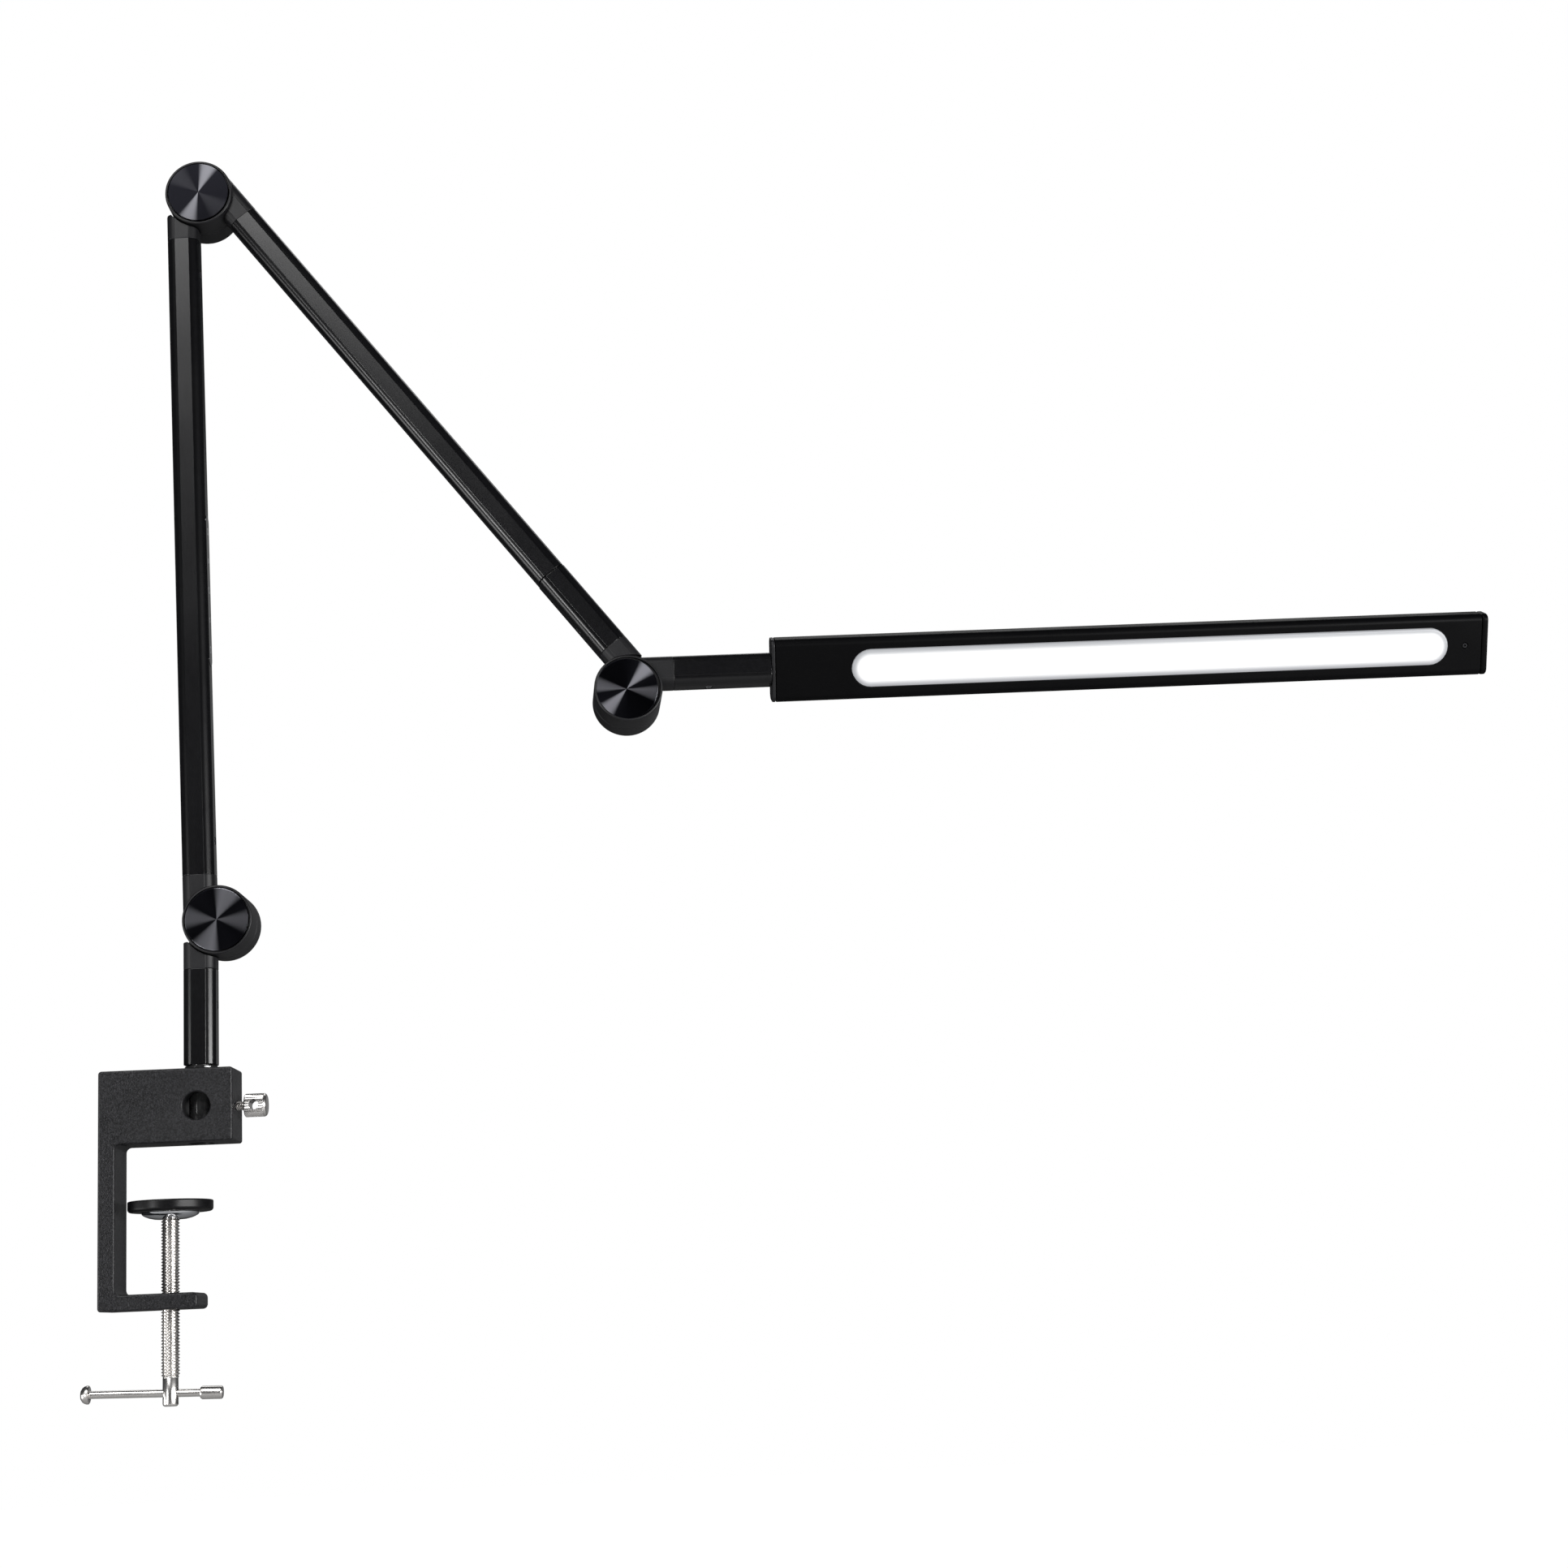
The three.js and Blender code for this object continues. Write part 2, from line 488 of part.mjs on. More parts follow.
// The head's frame has its length along Z and its roll axis at x = y = 0
function buildHead(group) {
  const face = HEAD_THICK / 2;
  const section = roundedOutline(HEAD_WIDTH, HEAD_THICK, HEAD_CORNER);
  const bodyFrom = HEAD[0] + END_PLATE + 0.1;
  const bodyTo = HEAD[1] - END_CAP - 0.1;
  const bore = rod("z", NECK_JOURNAL_R + 1.2 + GAP, HEAD[0] - 5, HEAD[0] + 17, [0, 0], 28);
  const screwAt = bodyTo - 7.2;
  const screwHole = rod("y", 1.3, -face - 1, -face + 3, [0, screwAt], 20);
  add(group, "head_housing", cut(
    extrude(section, bodyFrom, bodyTo),
    stadium(WINDOW_WIDTH, 0, face - POCKET_DEEP, face + 2),
    bore,
    screwHole,
  ), "tube");
  add(group, "head_inner_plate", cut(
    extrude(section, HEAD[0], HEAD[0] + END_PLATE - 0.2),
    rod("z", NECK_JOURNAL_R + GAP, HEAD[0] - 5, HEAD[0] + 5, [0, 0], 28),
  ), "casting");
  const capSection = { depth: END_CAP - 1, bevelEnabled: true, bevelSize: 0.8, bevelThickness: 0.8,
    bevelOffset: -0.8, bevelSegments: 1, curveSegments: 3 };
  const capBar = new THREE.ExtrudeGeometry(section, capSection).translate(0, 0, HEAD[1] - END_CAP + 0.2);
  add(group, "head_end_cap", cut(capBar, block([-30, 30], [-30, 30], [bodyTo - 5, bodyTo + GAP])), "casting");
  add(group, "head_screw", cut(
    rod("y", 1, -face + 0.3, -face + 2.6, [0, screwAt], 16),
    new THREE.CylinderGeometry(0.5, 0.5, 1.2, 6).translate(0, -face + 0.5, screwAt),
  ), "steel");
  add(group, "diffuser", join(
    stadium(WINDOW_WIDTH, -GAP, face - 2.6, face - 0.4),
    stadium(WINDOW_WIDTH, -GAP - 0.7, face - 1, face + 0.1),
  ), "light");
  add(group, "led_board", block([-4.5, 4.5], [-face + POCKET_DEEP - 1.5, -face + POCKET_DEEP - 0.3],
    [WINDOW[0] + 6, WINDOW[1] - 6]), "board");
}

function frameAt(parent, place, leanDegrees) {
  const group = new THREE.Group();
  group.position.set(...place);
  group.rotation.y = THREE.MathUtils.degToRad(leanDegrees);
  parent.add(group);
  return group;
}

buildClamp(lamp);
buildLock(lamp);
buildSpindle(lamp);
buildTommyBar(frameAt(lamp, [0, 0, BAR_Z], BAR_TILT));
const pole = frameAt(lamp, BASE_HINGE, 0);
buildPole(pole);
const lowerArm = frameAt(pole, [0, 0, 0], LOWER_LEAN);
addHinge(lowerArm, "base_hinge", pole);
const elbow = frameAt(lowerArm, [0, 0, LOWER_ARM], 0);
buildLowerArm(lowerArm, elbow);
const upperArm = frameAt(elbow, [0, 0, 0], UPPER_LEAN - LOWER_LEAN);
addHinge(upperArm, "elbow_hinge", elbow);
buildUpperArm(upperArm);
// The wrist twists about the upper arm's centreline
const twistLine = frameAt(upperArm, [-ARM_OFFSET, 0, 0], 0);
twistLine.rotation.z = THREE.MathUtils.degToRad(WRIST_TWIST);
const wrist = frameAt(twistLine, [ARM_OFFSET, 0, UPPER_ARM], 0);
buildWrist(wrist);
const neck = frameAt(wrist, [0, 0, 0], HEAD_LEAN - UPPER_LEAN);
addHinge(neck, "head_hinge", wrist);
buildNeck(neck);
const head = frameAt(neck, [-ARM_OFFSET, 0, 0], 0);
head.rotation.z = THREE.MathUtils.degToRad(HEAD_ROLL);
buildHead(head);

export default lamp;
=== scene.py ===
"""Architect desk lamp on a screw clamp: visible pieces, finishes, studio light and camera.

Metres, +Z up, +X towards the head, -Y the front. Each arm has a frame with its hinge axis on Y and the
arm along Z, and its pieces are made in that frame.
"""
import json
import math

import bmesh
import bpy
from mathutils import Matrix, Vector


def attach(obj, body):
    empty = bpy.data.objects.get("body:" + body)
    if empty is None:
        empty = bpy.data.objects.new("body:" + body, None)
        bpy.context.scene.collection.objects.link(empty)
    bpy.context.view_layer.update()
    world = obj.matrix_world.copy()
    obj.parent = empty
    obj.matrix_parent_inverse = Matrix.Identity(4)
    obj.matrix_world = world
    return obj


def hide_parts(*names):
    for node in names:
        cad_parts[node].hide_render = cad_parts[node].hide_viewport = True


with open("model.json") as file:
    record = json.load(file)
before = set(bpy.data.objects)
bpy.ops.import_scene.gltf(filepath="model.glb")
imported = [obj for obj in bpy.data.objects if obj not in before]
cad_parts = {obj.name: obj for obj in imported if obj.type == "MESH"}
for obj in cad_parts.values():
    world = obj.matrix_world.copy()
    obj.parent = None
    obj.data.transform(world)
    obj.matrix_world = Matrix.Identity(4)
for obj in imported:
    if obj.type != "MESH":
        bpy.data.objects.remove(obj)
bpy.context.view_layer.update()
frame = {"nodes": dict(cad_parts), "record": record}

# Square tube and its fittings
GAP = 0.0003
TUBE = 0.0134
TUBE_CORNER = 0.0038
CORNER_STEP = 0.00013
WALL = 0.0016
TUBE_EDGE = 0.00022
SET_SCREW_AT = 0.0345
SET_SCREW_HOLE = 0.0017

# Friction hinges
HINGE_R = 0.0144
ARM_OFFSET = 0.0081
FRONT_FACE = -0.0086
SPLIT = 0.0046
BACK_FACE = 0.015
SEAM = 0.0197
NECKING = 0.0085
SHOULDER = 0.007
ARM_STOP = 40
HEAD_STOP = 55
RIM_ROUND = 0.00055
DRUM_EASE = 0.00025
DRUM_SIDES = 112
STRIP_INTO_DRUM = 0.0008
BRACKET_CREASE = 26
CAP_R = 0.0131
CAP_PROUD = 0.0004
CAP_DEEP = 0.0007
BOLT_BORE = 0.00275
BOLT_HEAD_BORE = 0.0047
BOLT_HEAD_FLOOR = -0.0023
NUT_BORE = 0.005
NUT_FLOOR = 0.0094
WASHER_BORE = 0.0092
WASHER_DEEP = 0.001

# The arms, between hinge centres, and how they stand
POLE_X = 0.0127
BASE_HINGE = (POLE_X + ARM_OFFSET, 0, 0.09095)
LOWER_ARM = 0.3193
LOWER_LEAN = -1.21
UPPER_ARM = 0.2904
UPPER_LEAN = 142.01
WRIST_SEAM = 0.2298
WRIST_TWIST = -6.3
HEAD_LEAN = 88.68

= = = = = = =

** What the task requires **
Each line from the line with "buildClamp(lamp);" to the line with "imported = [obj" is to be echoed exactly; both boundary lines are included, and nothing else is to be output.

** Written response **
buildClamp(lamp);
buildLock(lamp);
buildSpindle(lamp);
buildTommyBar(frameAt(lamp, [0, 0, BAR_Z], BAR_TILT));
const pole = frameAt(lamp, BASE_HINGE, 0);
buildPole(pole);
const lowerArm = frameAt(pole, [0, 0, 0], LOWER_LEAN);
addHinge(lowerArm, "base_hinge", pole);
const elbow = frameAt(lowerArm, [0, 0, LOWER_ARM], 0);
buildLowerArm(lowerArm, elbow);
const upperArm = frameAt(elbow, [0, 0, 0], UPPER_LEAN - LOWER_LEAN);
addHinge(upperArm, "elbow_hinge", elbow);
buildUpperArm(upperArm);
// The wrist twists about the upper arm's centreline
const twistLine = frameAt(upperArm, [-ARM_OFFSET, 0, 0], 0);
twistLine.rotation.z = THREE.MathUtils.degToRad(WRIST_TWIST);
const wrist = frameAt(twistLine, [ARM_OFFSET, 0, UPPER_ARM], 0);
buildWrist(wrist);
const neck = frameAt(wrist, [0, 0, 0], HEAD_LEAN - UPPER_LEAN);
addHinge(neck, "head_hinge", wrist);
buildNeck(neck);
const head = frameAt(neck, [-ARM_OFFSET, 0, 0], 0);
head.rotation.z = THREE.MathUtils.degToRad(HEAD_ROLL);
buildHead(head);

export default lamp;
=== scene.py ===
"""Architect desk lamp on a screw clamp: visible pieces, finishes, studio light and camera.

Metres, +Z up, +X towards the head, -Y the front. Each arm has a frame with its hinge axis on Y and the
arm along Z, and its pieces are made in that frame.
"""
import json
import math

import bmesh
import bpy
from mathutils import Matrix, Vector


def attach(obj, body):
    empty = bpy.data.objects.get("body:" + body)
    if empty is None:
        empty = bpy.data.objects.new("body:" + body, None)
        bpy.context.scene.collection.objects.link(empty)
    bpy.context.view_layer.update()
    world = obj.matrix_world.copy()
    obj.parent = empty
    obj.matrix_parent_inverse = Matrix.Identity(4)
    obj.matrix_world = world
    return obj


def hide_parts(*names):
    for node in names:
        cad_parts[node].hide_render = cad_parts[node].hide_viewport = True


with open("model.json") as file:
    record = json.load(file)
before = set(bpy.data.objects)
bpy.ops.import_scene.gltf(filepath="model.glb")
imported = [obj for obj in bpy.data.objects if obj not in before]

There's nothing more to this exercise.